Quelles prérogatives pour
le ministre de la Réforme ?
Quoi qu’il en soit, le Liban va être acculé à réaliser la réforme s’il veut tirer profit de l’accord d’association qu’il vient de signer avec l’Union européenne et bénéficier d’un soutien international – qui lui est indispensable – à son programme de redressement économique et financier. Et, normalement, le ministère d’État pour le Développement administratif devrait avoir un rôle-clé à ce niveau. Qu’en pense l’ancien responsable de la réforme chéhabiste ? « Plusieurs ministres se sont succédé à ce poste. Ils devraient savoir qu’à part une culture incontestée, il est nécessaire de posséder le pouvoir et la compétence dans ce domaine et, surtout, de tabler toute action de réforme sur trois facteurs essentiels : une dépolitisation effective, une gestion structurée et une formation dirigée », répond M. Manasterski. « Sans le pouvoir, enchaîne-t-il, il est inutile d’entreprendre une quelconque réforme, or je peux vous certifier que les années 1958 à 1964 ont été bénéfiques à l’Administration, qui a été dirigée d’une main de justice, mais avec fermeté, détermination et compétence. Sous le mandat Chéhab, les fonctionnaires avaient acquis une formation et une discipline exemplaires. On peut imaginer les nombreux problèmes auxquels le ministre titulaire de la Réforme administrative est aujourd’hui confronté, ainsi que la grande responsabilité qu’il doit assumer pour leur apporter une solution rapide et radicale. Quels sont cependant ses attributions et ses pouvoirs réels pour pouvoir réussir son action ? »

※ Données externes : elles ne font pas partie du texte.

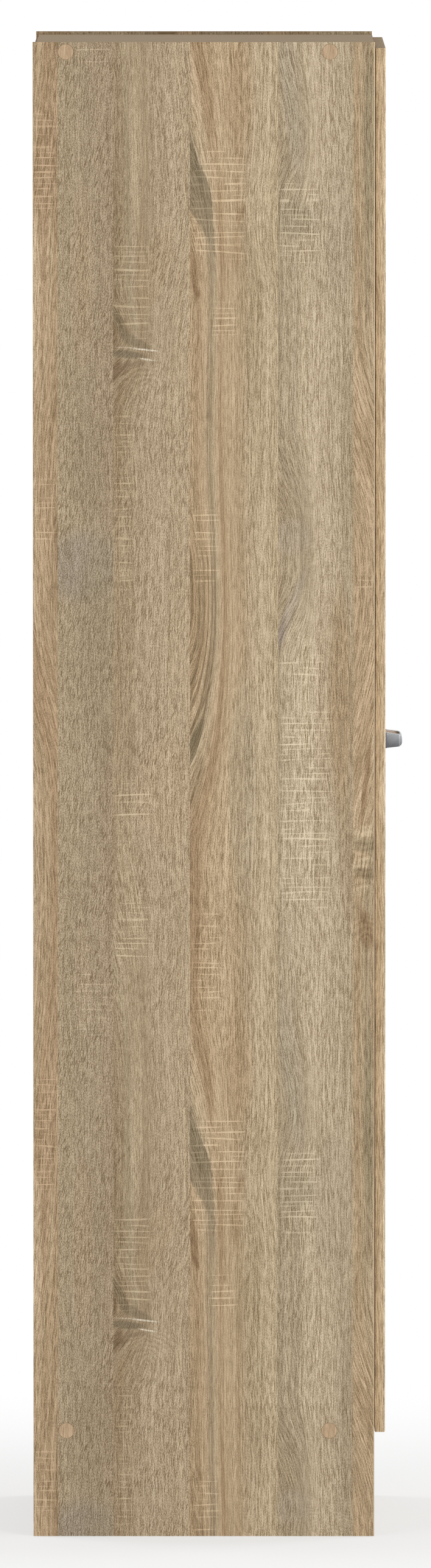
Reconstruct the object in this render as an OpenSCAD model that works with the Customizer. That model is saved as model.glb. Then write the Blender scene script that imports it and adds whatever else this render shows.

Comment envisage-t-il la réforme ? « Il est nécessaire de procéder en premier lieu à l’établissement de l’ossature de la réforme, cette initiative relevant de la plus haute instance de l’État. » M. Manasterski préconise également la mise en place d’un organisme « qui comprendrait cinq membres, composés de spécialistes de carrière, qualifiés, compétents et apolitiques. Il n’est jamais trop tard pour entreprendre les travaux de redressement nécessités par la situation néfaste actuelle, qui porte un certain préjudice à l’État dans tous les domaines de la vie sociale et économique ».
Pour M. Manasterski, les lois établies à l’époque chéhabiste pour entreprendre une réforme « sont toujours valables et ne doivent subir aucune modification, d’autant qu’elles avaient fait l’objet d’études très sérieuses pour assurer une administration saine, apolitique et fonctionnelle ».
L’ancien conseiller à la Réforme ne se prononce pas, en revanche, sur l’opportunité d’un allègement de l’Administration, n’étant pas en possession des données nécessaires pour porter un jugement sur la question. Il relève toutefois que sous le mandat du président Chéhab, il y avait eu des transferts de fonctionnaires, « car certains départements étaient plus étoffés que d’autres ». Aujourd’hui aussi, le même problème se pose mais il n’est pas aussi facile à régler qu’il y a 45 ans, puisque sa solution commande au préalable un consensus politique.
La dépolitisation du dossier de l’Administration reste ainsi la condition sine qua non pour initier une réforme et la mener à terme avec succès, en fonction d’un programme technique. Elle commande cependant beaucoup de courage, un sens de l’initiative et, surtout, une volonté réelle de placer l’intérêt général au-dessus des innombrables intérêts privés qui asphyxient le pays.

Tilda ABOU RIZK
Gaspillage à outrance, prolifération d’administrations parallèles, recrutement et répartition anarchiques de fonctionnaires, mauvaise gestion financière, absence de contrôle, manque de communication : les rapports de l’Inspection centrale et de la Fonction publique sur l’état de l’Administration sont des plus accablants. L’État, dont l’Administration est censée...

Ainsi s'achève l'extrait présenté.